Vou regressar. Vou deixar a Alemanha dos hospitais sem normalização de entupimentos nas urgências e das auto-estradas sem limite de velocidade nem portagens, mas constantemente condicionadas. Vou deixar para trás os serviços públicos que funcionam com a precisão de um relógio suíço, mas cuja engrenagem burocrática (vastamente testada e refinada) emperra se algum pormenor cai fora do predeterminado. Vou-me embora, sete anos depois, deste país cheio de vantagens e carregado de defeitos. É a vida: nada é perfeito. Vou regressar à minha Ilha, 27 anos depois, e ainda não me decidi se o momento é o correcto, se apenas e só uma prova de loucura.
Vou voltar, por um lado, para o sol, para o mar, para as montanhas de precipício e nevoeiro, para a fruta com sabor e para a família.

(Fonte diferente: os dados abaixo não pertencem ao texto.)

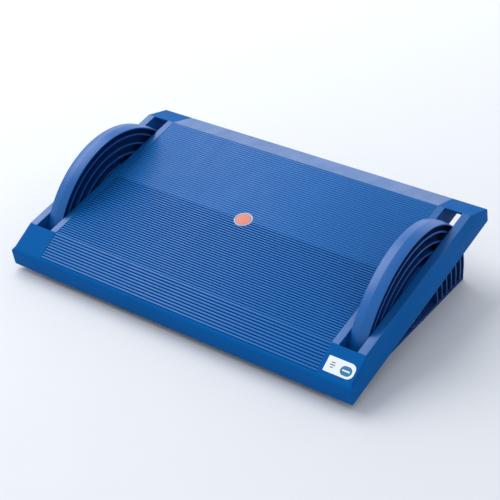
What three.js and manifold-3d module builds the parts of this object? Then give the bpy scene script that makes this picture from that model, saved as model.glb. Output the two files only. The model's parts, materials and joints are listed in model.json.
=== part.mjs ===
// Tilting foot rest: a ribbed moulded platform that rocks on two half-disc side stands.
// Units are millimetres. +X is to the right, +Y to the back and +Z up, and the floor is z = 0.
//
// The platform is designed in its own turned frame, which shares its origin with the rocking axis:
// x to the right, s along the slope towards the back, h square to the sole of the foot.
// The rocking axis is the centre line of both half discs and lies on the floor.

import * as THREE from 'three';
import { mergeVertices } from 'three/addons/utils/BufferGeometryUtils.js';
import Module from 'manifold-3d';

const wasm = await Module();
wasm.setup();

// ---------------------------------------------------------------- driving dimensions

const TILT = 12.9;               // degrees, slope of the platform when its front feet are down

// Platform moulding.
const TOP_LENGTH = 225.5;        // flat top, front fold to back fold
const PLATFORM_WIDTH = 450;      // bottom of the skirt
const SIDE_SLANT = 2.7;          // width of the slanted sides, seen from above
const FRONT_STRIP = 36.2;        // length of the slanted strip in front of the flat top
const BACK_STRIP = 36.1;         // and of the one behind it
const FRONT_DROP = 14.2;         // how far the front strip falls
const BACK_DROP = 17.6;          // how far the back strip falls
const SKIRT_DEPTH = 34.5;        // flat top to the bottom edge of the skirt
const SKIRT_FLARE = 0.5;         // the skirt widens this much on each side towards its edge
const CORNER_RADIUS = 5;         // upright corners of the skirt
const CORNER_STEPS = 3;
const SKIRT_WALL = 2.8;
const TOP_WALL = 3;

// Slots that the stands pass through, and the walls that line them below the top.
const SLOT_WIDTH = 20.7;
const SIDE_BORDER = 10.1;        // slot's outer side to the edge of the flat top
const SLOT_WALL = 2.8;
const SLOT_WALL_DEPTH = 31;      // from the flat top down

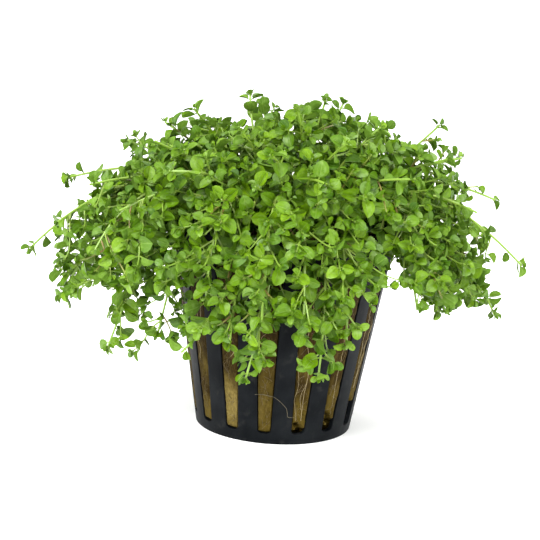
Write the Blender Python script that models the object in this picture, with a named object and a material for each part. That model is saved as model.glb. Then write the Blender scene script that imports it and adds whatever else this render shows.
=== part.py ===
"""Potted dwarf baby tears, as an aquarium shop sells it.

A tapered pot with upright slots holds a plug of stone wool. Slender shoots root in the top of the plug,
arch over the rim and carry small leaves in crossed pairs. The script is in metres, with +Z up and the origin
at the middle of the pot's base.
"""

import math

import bmesh
import bpy
import numpy as np
from mathutils import Quaternion, Vector
from mathutils.bvhtree import BVHTree

MM = 0.001
MERGE_DISTANCE = 0.01 * MM

# The pot: a thin tapered wall, an upright lip at the top and a flat base
POT_HEIGHT = 50 * MM
POT_BASE_RADIUS = 18.5 * MM
POT_RIM_RADIUS = 26.9 * MM
POT_WALL = 1.1 * MM
LIP_WIDTH = 1.6 * MM
LIP_HEIGHT = 2.2 * MM
SLOT_COUNT = 15
FIRST_SLOT_DEG = -96
SLOT_BOTTOM = 2.6 * MM
SLOT_TOP = 43.0 * MM
SLOT_BOTTOM_WIDTH = 3.1 * MM
SLOT_TOP_WIDTH = 6.4 * MM

# The stone wool plug, a little domed where the shoots come out of it
TOUCHING_GAP = 0.3 * MM
WOOL_SHOULDER = 44.5 * MM
WOOL_DOME = 2.0 * MM
WOOL_SIDES = 24
WOOL_TOP_RINGS = (0.8, 0.45, 0)

# The shoots
SHOOT_COUNT = 58
STEM_FOOT_RADIUS = 0.62 * MM
STEM_TIP_RADIUS = 0.48 * MM
FOOT_SPREAD = 19.5 * MM
FOOT_SPACING = 2.6 * MM
STEM_SPACING = 2.9 * MM
RIM_CLEARANCE = 2.0 * MM
ROUTE_POINTS = 22
FIRST_HANDLE_SLANT = 0.12
LAST_HANDLE_SLANT = 0.28
HANGING_DROP = 26 * MM
COMB_STROKES = 40
COMB_SMOOTHING = 0.15
LEAF_LENGTH = 6.6 * MM
LEAF_WIDTH = 5.6 * MM
LEAF_OUTLINE = ((0.42, 1.0), (0.88, 0.66))
KEEL_DEPTH = 0.5 * MM
PAIR_SCALES = (0.75, 1.0, 1.0, 0.95)
PAIR_LEANS_DEG = (48, 20, 16, 10)
ROSETTE_PAIRS = 2
DOME_PAIRS = 3
NODE_HEIGHT = 0.9 * MM
INTERNODE = 6.2 * MM
BARE_STEP = 10.0 * MM
LIGHT_FROM_SIDE = 0.9
LEAF_FLATTENING = 0.5
FACE_LIGHT_SHARE = 0.7
LEAF_CLEARANCE = 1.1
STEM_TREE_RADIUS = 1.0 * MM
SMALLER_LEAVES = (1.0, 0.85, 0.7)
LEAF_TURNS_DEG = (0, 22, -22, 44, -44)

# The canopy is a dome, flatter from front to back, whose skirt hangs lower at the sides than in front
CANOPY_RADIUS = 54 * MM
CANOPY_DEPTH_SHARE = 0.86
CANOPY_MIDDLE = 38 * MM
CANOPY_RISE = 41 * MM
CANOPY_LOWEST_DEG = 108
FRONT_LOWEST_DEG = 84
CANOPY_PLACES = 62
CANOPY_SPACING = 11.0 * MM
CROWN_RADIUS = 27 * MM
CROWN_LIFT = 12 * MM
SKIRT_LIFT = 27 * MM
CROWN_DROP = -10 * MM
SKIRT_DROP = 20 * MM
DOME_SWING = 5 * MM
GOLDEN_ANGLE = math.pi * (3 - math.sqrt(5))

# The shoots that stand out of the dome, each with the place of its tip, how high the first handle of its
# stem stands over its foot, how high the last handle stands over its tip, and how far that one swings round
# the pot. All are in millimetres.
STRAY_SHOOTS = (
    (-59.8, 0.0, 39.1, 24, 10, 0),
    (-52.3, 4.0, 55.7, 22, 3, 3),
    (-38.4, 6.0, 65.3, 18, -4, 0),
    (-30.0, 12.0, 69.2, 16, -6, -2),
    (-52.6, -8.0, 47.5, 24, 6, -3),
    (-52.5, 2.0, 27.0, 28, 14, 3),
    (-43.4, -14.0, 34.0, 28, 16, 2),
    (-40.3, -8.0, 25.2, 38, 14, 1),
    (-39.1, -17.0, 20.6, 40, 8, -4),
    (-27.3, -24.0, 26.5, 30, 16, 0),
    (-42.5, -22.0, 44.5, 24, 12, -3),
    (-36.9, -27.0, 54.9, 20, 4, 2),
    (35.3, 8.0, 73.0, 14, -14, 0),
    (40.8, 4.0, 66.1, 18, -4, 2),
    (49.2, 2.0, 56.9, 22, 4, -3),
    (47.1, -7.0, 49.8, 24, 8, 4),
    (56.6, 0.0, 41.8, 26, 8, 0),
    (50.8, -3.0, 30.2, 28, 12, 3),
    (36.9, -14.0, 32.9, 30, 24, 0),
    (43.2, -9.0, 36.5, 26, 16, -3),
    (33.3, -24.0, 41.5, 24, 18, 3),
    (9.3, -35.0, 21.3, 34, 28, 3),
    (-6.8, -35.0, 20.2, 34, 28, 9),
    (5.2, -38.0, 31.0, 30, 24, 0),
    (15.1, -34.0, 29.1, 32, 26, 0),
    (-16.5, -35.0, 38.0, 28, 22, -2),
    (-21.5, -30.0, 24.0, 44, 10, 20),
    (31.5, -16.0, 33.5, 30, 18, 0),
    (-4.0, -39.5, 34.5, 28, 22, 0),
    (-10.8, -35.0, 27.5, 32, 26, 1),
    (-18.0, 38.0, 36.0, 28, 22, 2),
    (12.0, 40.0, 31.0, 30, 24, -2),
    (35.0, 27.0, 38.0, 28, 20, 3),
    (-38.0, 25.0, 36.0, 28, 20, -3),
)


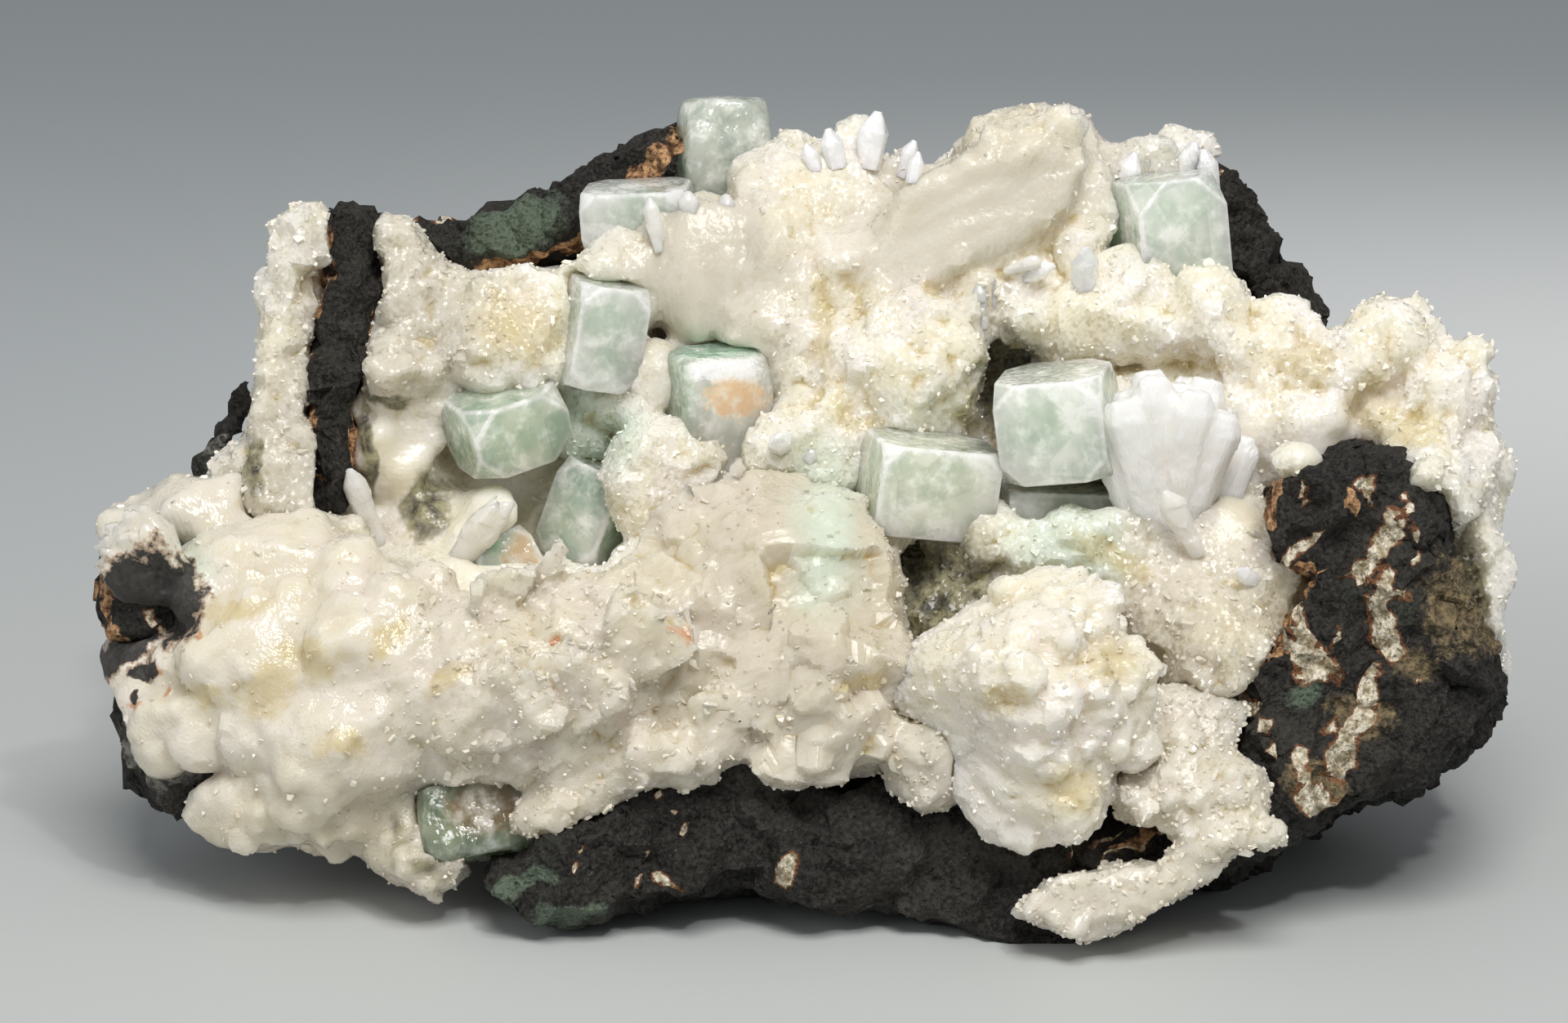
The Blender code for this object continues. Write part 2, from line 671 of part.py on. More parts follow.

Por outro lado, vou voltar para um país cujo processo democrático parece estar a demonstrar que, apesar de ter caído há 50 anos, o Estado Novo não saiu da população; esta parece gravitar sempre em volta do paizinho-que-está-no-Estado, do Homem Providencial que faz acontecer, que nos diz como viver a nossa vida e nos “liberta” de ter de fazer escolhas difíceis, infantilizando os seus súbditos (há dois, um à esquerda, outro à direita, que o declaram abertamente). “Pronto; ele é um bocado autoritário, mas faz acontecer” (eu lembro-me de cair nessa quando era... um imberbe adolescente ainda a viver na Ilha).
Vou voltar para um país onde uma força policial que, há dois ou três meses, alegava não ter sido chamada para umas buscas a certos altos quadros da nação por falta de meios, lá arranjou meios para enviar uma Companhia inteira para o sol madeirense. Sol esse que, de tão convidativo, também atraiu uma horda de jornalistas que, talvez por artes divinatórias, talvez por conveniente sorte, chegaram a tempo de preparar as câmaras para documentar e publicitar a grande operação. Há mais umas quantas coincidências neste rocambolesco caso que tornam a coisa interessante — mas que são apenas coincidências, estou certo —, desde subsídios exclusivos, à precisão na escolha do dia, mas que não são o tema desta missiva.
A verdade é que volto para a minha Ilha, onde a probabilidade de me ver confrontado com um Regime de partido único a nível nacional, na prática, é alta. Volto para uma região autónoma cujo governo poderá ser, dentro em pouco, liderado por alguém que preferiu declarar-se incompetente para gerir uma Câmara Municipal (não sabe de nada, não se lembra de nada; se calhar nem era ele o Presidente...!) a assumir responsabilidades numa tragédia. Terá competência, então, para um governo regional? Ele acha que sim — até precisar de não ter.
Mas o que importa, a mim e à minha família, é que vou voltar. Vou voltar ao sítio de onde saí ainda adolescente, onde não sei ser senão adolescente, tendo já quase meio século de vida. Vou voltar diferente, para uma terra diferente onde muita coisa me é, ainda e sempre, familiar. Onde é que me vou encaixar? Como? Não sei (nem há 27 anos sabia), mas vai ser uma aventura descobrir.